Kementerian Pendidikan dan Kebudayaan (Kemendikbud) sendiir mengaku menyesalkan dan menilai polemik yang terjadi di SMKN 2 Padang sebagai bentuk tindakan intoleransi Oleh karena itu, Kemendikbud menyatakan harus ada sanksi tegas terhadap setiap pelaku yang terbukti melanggar peraturan di satuan pendidikan tersebut.

Hal itu disampaikan Direktur Jenderal Pendidikan Vokasi Kemendikbud Wikan Sakarinto, dalam rilis pers yang diakses Haluan di laman resmi kemdikbud.go.id. “Ketentuan tentang pakaian di satuan pendidikan telah diatur dalam Peraturan Menteri Pendidikan dan Kebudayaan,” kata Wikan.

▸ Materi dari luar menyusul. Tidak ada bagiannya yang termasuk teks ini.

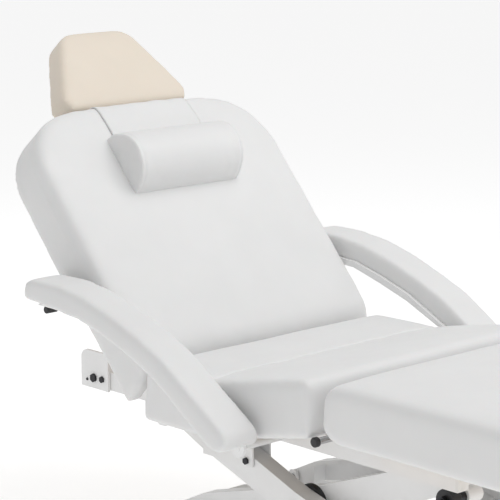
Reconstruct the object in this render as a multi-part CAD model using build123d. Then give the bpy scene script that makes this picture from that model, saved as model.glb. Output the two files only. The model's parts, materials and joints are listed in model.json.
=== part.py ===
from build123d import *
import math
import os

# Powered reclining treatment chair: scissor lift base, frame, seat, back, leg rest, headrest and armrests.
# Design frame, mm: X across the chair, -Y towards the feet, +Y towards the head, +Z up. Its origin is on the
# line where the back meets the seat's top. Parts are moved at the end, so that the floor is Z = 0 and the
# middle of the whole chair is X = 0, Y = 0. Paired pieces are made on the +X side and mirrored.

# ---- driving dimensions ----
CUSHION_HALF = 350       # half the width of the seat, back and leg cushions
SEAT_H = 450             # floor to the seat's rear top with the lift down
SEAT_L = 486             # seat cushion, back to front
SEAT_T = 118             # its thickness at the sides
SEAT_FLAT = 195          # length of its level rear part
SEAT_RISE = 60           # how far its front edge stands above its rear
PAN_DEPTH = 60           # foam above the boards
BOARD_T = 12             # plywood boards
RECESS_HALF = 310        # half width of the space under a cushion that hides the frame

BACK_L = 632             # back cushion, from the seat line to its top
BACK_LOW_T = 100         # its thickness low down
BACK_T = 114             # its thickness from half way up
RECESS_TOP = 560         # top of the space under it that hides its frame
BACK_LEAN = 41.1         # its lean from upright at rest, degrees
BACK_R = 155             # radius of its two top corners

LEG_REAR = -512          # leg cushion, rear end
LEG_FRONT = -1090        # leg cushion, foot end
LEG_TOP = 60
LEG_LOW = -55

RAIL = (210, 240)        # side rails, across
RAIL_TOP = -82
RAIL_LOW = -122
RAIL_REAR = 326
RAIL_FRONT = -762
TUBE_WALL = 3

REACH = 395              # scissor: level distance from the middle pivot to each end pivot
DROP = 106               # scissor: height from the middle pivot to each end pivot, lift down
MIDDLE = (-340, -252)    # middle pivot of the scissor
ARM_D = 60               # depth of the arm tubes
ARM_SLOPE = 0.376        # slope of the arms above the middle pivot
OUTER_X = (200, 240)     # outer arms
INNER_X = (148, 188)     # inner arms
ROLLER_R = 23.5          # upper rollers, which run under the side rails
LOW_ROLLER_R = 17.5      # lower rollers, which run on the base rails
LIFT_TUBE_R = 20         # housing of the lift's spindle drive
ROLLER_PLAY = 0.5

BASE_X = (215, 265)      # base rails
BASE_H = 40
BASE_REAR = 94
BASE_FRONT = -840
SHELF_T = 12

BACK_HINGE = (50, -62)
LEG_HINGE = (-497, -62)
ARMREST_PIVOT = (-300, -111)
PIN_R = 8
LEG_PIN_R = 7
LEVER_R = 60             # drive levers, hinge to drive pin
BACK_LEVER_ANGLE = -74   # where the back's lever points at rest, degrees
LEG_LEVER_ANGLE = -82.5  # where the leg section's lever points at rest, degrees
DRIVE_X = 70             # drives stand this far either side of the middle: back +X, legs -X
DRIVE_PIN_R = 6
BUMPER = (236, 85)       # bumper under each armrest's rear end
BUMPER_R = 8
STAY_R = 6               # bar that carries the bumper
RUN = 0.05               # running clearance of a pin in its hole
SOFT_GAP = 0.3           # soft pieces stand this far off each other
FLAP_T = 3

HEADREST_LOW = 640       # headrest, along the back
HEADREST_HIGH = 850
POST_N = -127            # headrest posts, behind the back's front face
POST_X = 70
POST_R = 8

UPPER_REAR = (MIDDLE[0] + REACH, MIDDLE[1] + DROP)      # outer arms, pinned to the frame
UPPER_FRONT = (MIDDLE[0] - REACH, MIDDLE[1] + DROP)     # inner arms, rollers under the side rails
LOWER_REAR = (MIDDLE[0] + REACH, MIDDLE[1] - DROP)      # inner arms, pinned to the base
LOWER_FRONT = (MIDDLE[0] - REACH, MIDDLE[1] - DROP)     # outer arms, rollers on the base rails
BASE_TOP = LOWER_FRONT[1] - LOW_ROLLER_R - ROLLER_PLAY
BASE_LOW = BASE_TOP - BASE_H
FLOOR = -SEAT_H
ALONG_Y = Rot(90, 0, 0)

os.makedirs("parts", exist_ok=True)
parts = {}


# ---- helpers ----
def block(x, y, z):
    """A box from (low, high) pairs."""
    sizes = [high - low for low, high in (x, y, z)]
    middles = [(high + low) / 2 for low, high in (x, y, z)]
    return Pos(*middles) * Box(*sizes)


def tube_box(x, y, z, open_along):
    """A box tube with open ends along X or Y."""
    inner = [[low + TUBE_WALL, high - TUBE_WALL] for low, high in (x, y, z)]
    axis = "xy".index(open_along)
    inner[axis] = [inner[axis][0] - 10, inner[axis][1] + 10]
    return block(x, y, z) - block(*inner)


def rod(x, centre, r):
    """A cylinder along X about a (y, z) centre."""
    return Pos((x[0] + x[1]) / 2, *centre) * Rot(0, 90, 0) * Cylinder(r, x[1] - x[0])


def plate(points, x):
    """A flat piece across X with a side outline of (y, z) corners."""
    outline = Polyline(*[(x[0], y, z) for y, z in points], close=True)
    return extrude(make_face(outline), amount=x[1] - x[0], dir=(1, 0, 0))


def both(shape):
    """The shape and its mirror image on the other side."""
    return shape + mirror(shape, about=Plane.YZ)


def polar(centre, r, degrees):
    """A (y, z) point at a distance and angle from a centre."""
    angle = math.radians(degrees)
    return (centre[0] + r * math.cos(angle), centre[1] + r * math.sin(angle))


def hex_head(x, centre, flats):
    """A hexagon bolt head or nut about an axis along X."""
    outline = RegularPolygon(radius=flats / math.sqrt(3), side_count=6)
    return Pos(x[0], *centre) * Rot(0, 90, 0) * extrude(outline, amount=x[1] - x[0])


def front_to_back(shape):
    """The same shape turned end for end about the scissor's middle pivot."""
    return Pos(0, 2 * MIDDLE[0], 0) * mirror(shape, about=Plane.XZ)


def lean(b, n):
    """The (y, z) point at b along the back and n out of its front face."""
    angle = math.radians(BACK_LEAN)
    return (b * math.sin(angle) - n * math.cos(angle), b * math.cos(angle) + n * math.sin(angle))


# The back's own frame: local Y runs up the back, and local Z points out of its front face.
BACK_FRAME = Rot(90 - BACK_LEAN, 0, 0)


def back_block(x, b, n):
    return BACK_FRAME * block(x, b, n)


def back_rod(x, b, n, r):
    """A cylinder along the back, between two heights b."""
    return BACK_FRAME * Pos(x, (b[0] + b[1]) / 2, n) * ALONG_Y * Cylinder(r, b[1] - b[0])


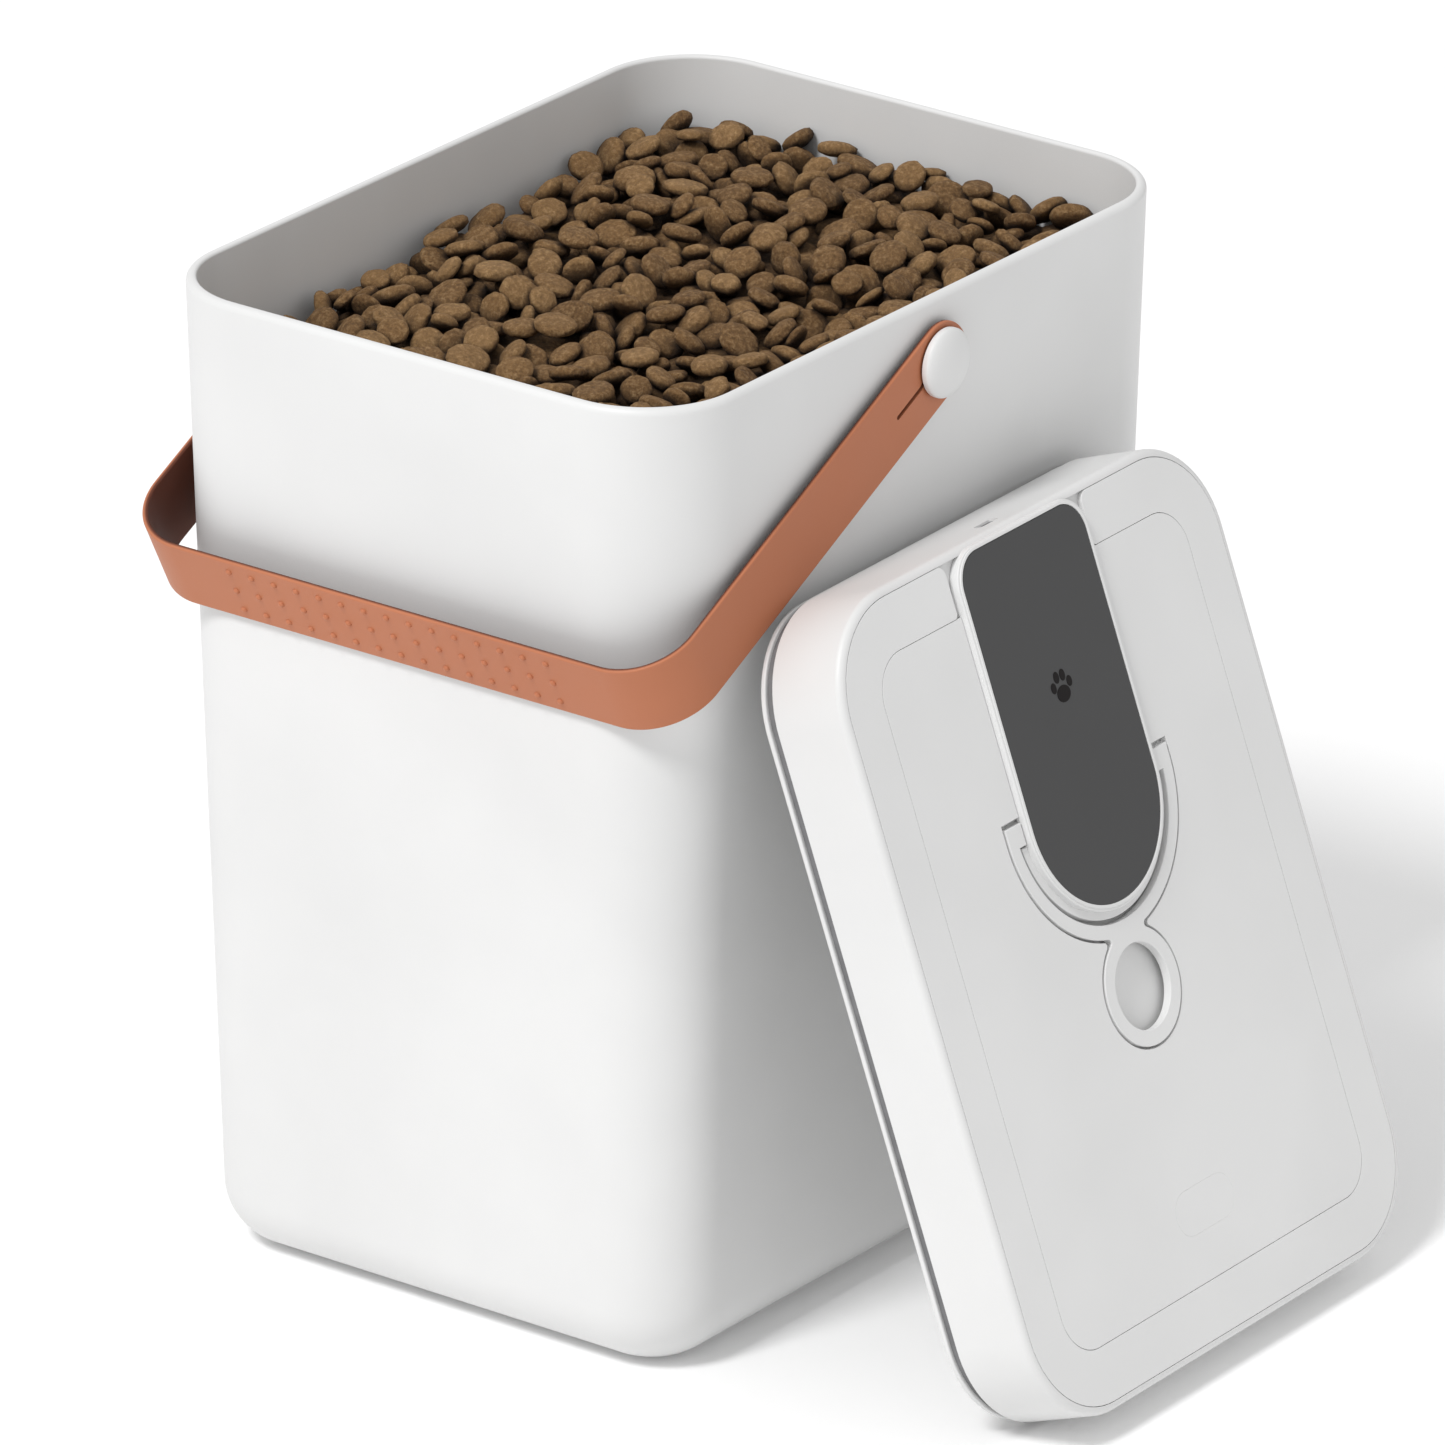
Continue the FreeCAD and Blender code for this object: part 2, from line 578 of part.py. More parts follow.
def make_console():
    """The raised touch console: body with a collar, plate, sensor film and mark."""
    body = new_body("console_body", LID)
    main = tongue(sketch_on(body, "XY_Plane", "-1 * deck_recess"), "console_half",
                  "console_end", "console_top", "console_corner")
    pad(body, main, "deck_recess + console_high")
    apron = rounded_rectangle(
        sketch_on(body, "XY_Plane", "-1 * deck_recess", "0",
                  "( console_top + panel_length / 2 + seam ) / 2"),
        "2 * ( channel_half - seam )", "console_top - panel_length / 2 - seam", "fine_corner")
    pad(body, apron, "deck_recess")
    collar = tongue(sketch_on(body, "XY_Plane", "-1 * tray_floor"), "collar_radius",
                    "console_end", "collar_top", "fine_corner")
    pad(body, collar, "tray_floor + collar_high")
    notch_middle = "( console_half + boss_inner + notch_reach ) / 2"
    for x in ("-1 * " + notch_middle, notch_middle):
        notch = rounded_rectangle(
            sketch_on(body, "XY_Plane", "console_high", x, "boss_low - tray_gap + notch_long / 2"),
            "boss_inner + notch_reach - console_half", "notch_long", "fine_corner")
        pocket(body, notch, "tray_floor + console_high")
    bed = tongue(sketch_on(body, "XY_Plane", "console_high"), "plate_half", "console_end",
                 "plate_top", "plate_corner")
    pocket(body, bed, "plate_thick + plate_sunk")
    bed_floor = "console_high - plate_thick - plate_sunk"
    film_bed = circle(sketch_on(body, "XY_Plane", bed_floor), "sensor_radius", "0", "mark_y")
    pocket(body, film_bed, "sensor_thick")
    drill(body, circle(sketch_on(body, "YZ_Plane"), "hinge_pin", "hinge_y", "hinge_z"))

    plate = new_body("touch_plate", LID)
    face = tongue(sketch_on(plate, "XY_Plane", bed_floor), "plate_half", "console_end",
                  "plate_top", "plate_corner")
    pad(plate, face, "plate_thick")
    film = rod("Film", "sensor_radius", "sensor_thick", "0", "mark_y",
               bed_floor + " - sensor_thick")
    lid_piece(film, "touch_sensor")
    mark = rod("Mark", "mark_radius", "mark_thick", "0", "mark_y", "console_high - plate_sunk")
    lid_piece(mark, "touch_mark")


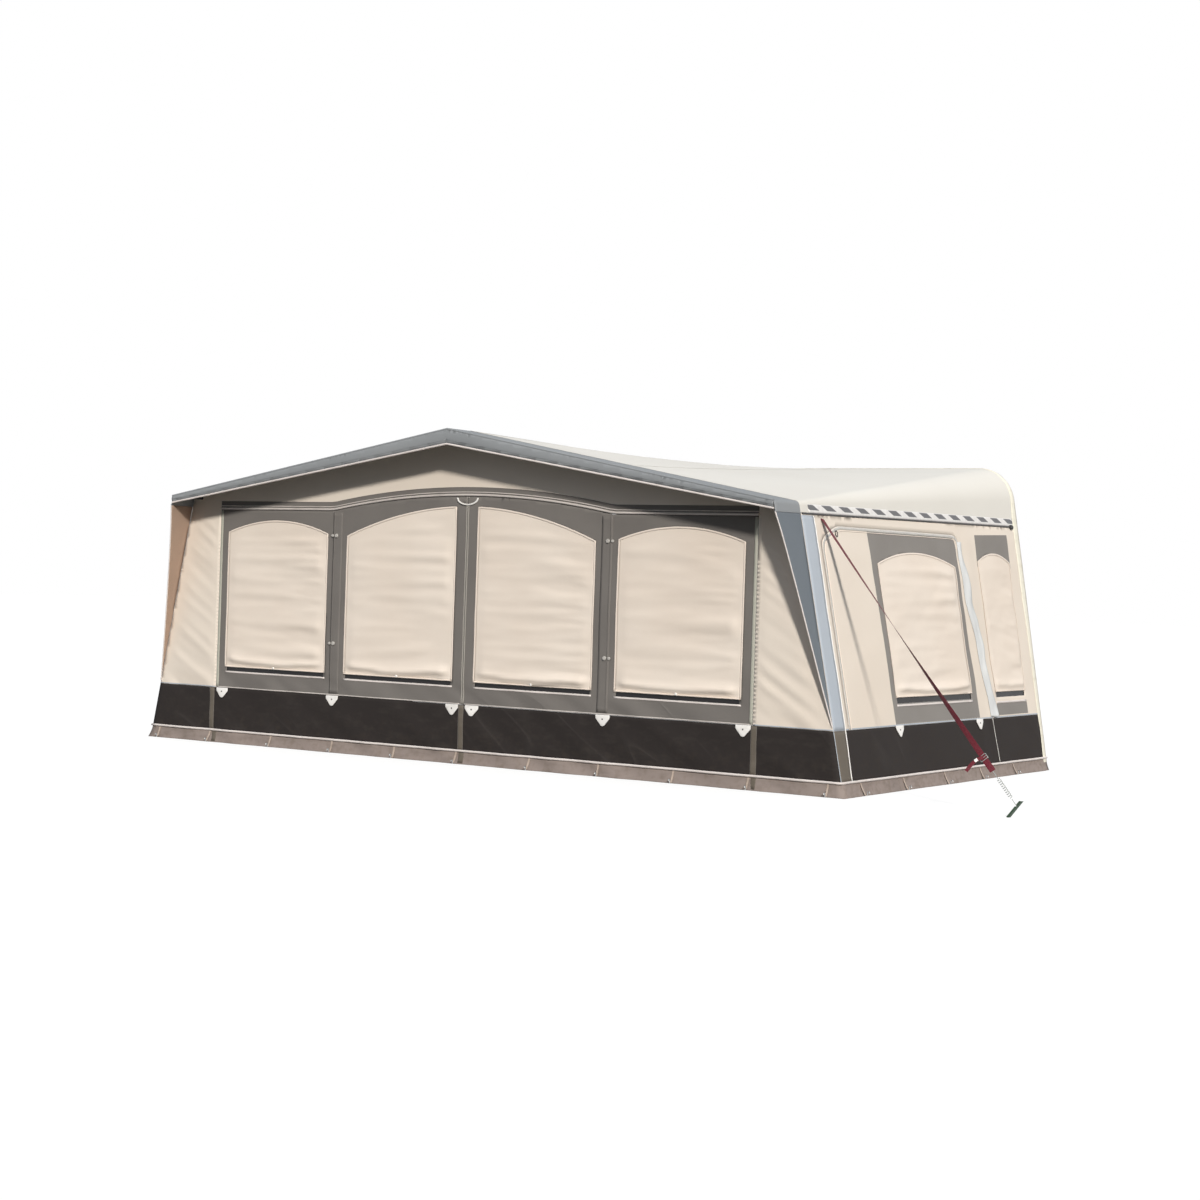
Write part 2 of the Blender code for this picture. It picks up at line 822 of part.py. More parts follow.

Ketentuan tentang seragam sekolah, sambungnya, diatur melalui Permendikbud Nomor 45 tahun 2014 tentang Pakaian Seragam Sekolah Bagi Peserta Didik Jenjang Pendidikan Dasar dan Menengah, di mana tidak mewajibkan model pakaian kekhususan agama tertentu menjadi pakaian seragam sekolah.

Selain itu, sekolah disebut tidak boleh membuat peraturan atau imbauan bagi peserta didik untuk menggunakan model pakaian kekhususan agama tertentu sebagai pakaian seragam sekolah. Sekolah juga tidak boleh melarang jika peserta mengenakan seragam sekolah dengan model pakaian kekhususan agama tertentu berdasarkan kehendak orang tua, wali, dan peserta didik yang bersangkutan.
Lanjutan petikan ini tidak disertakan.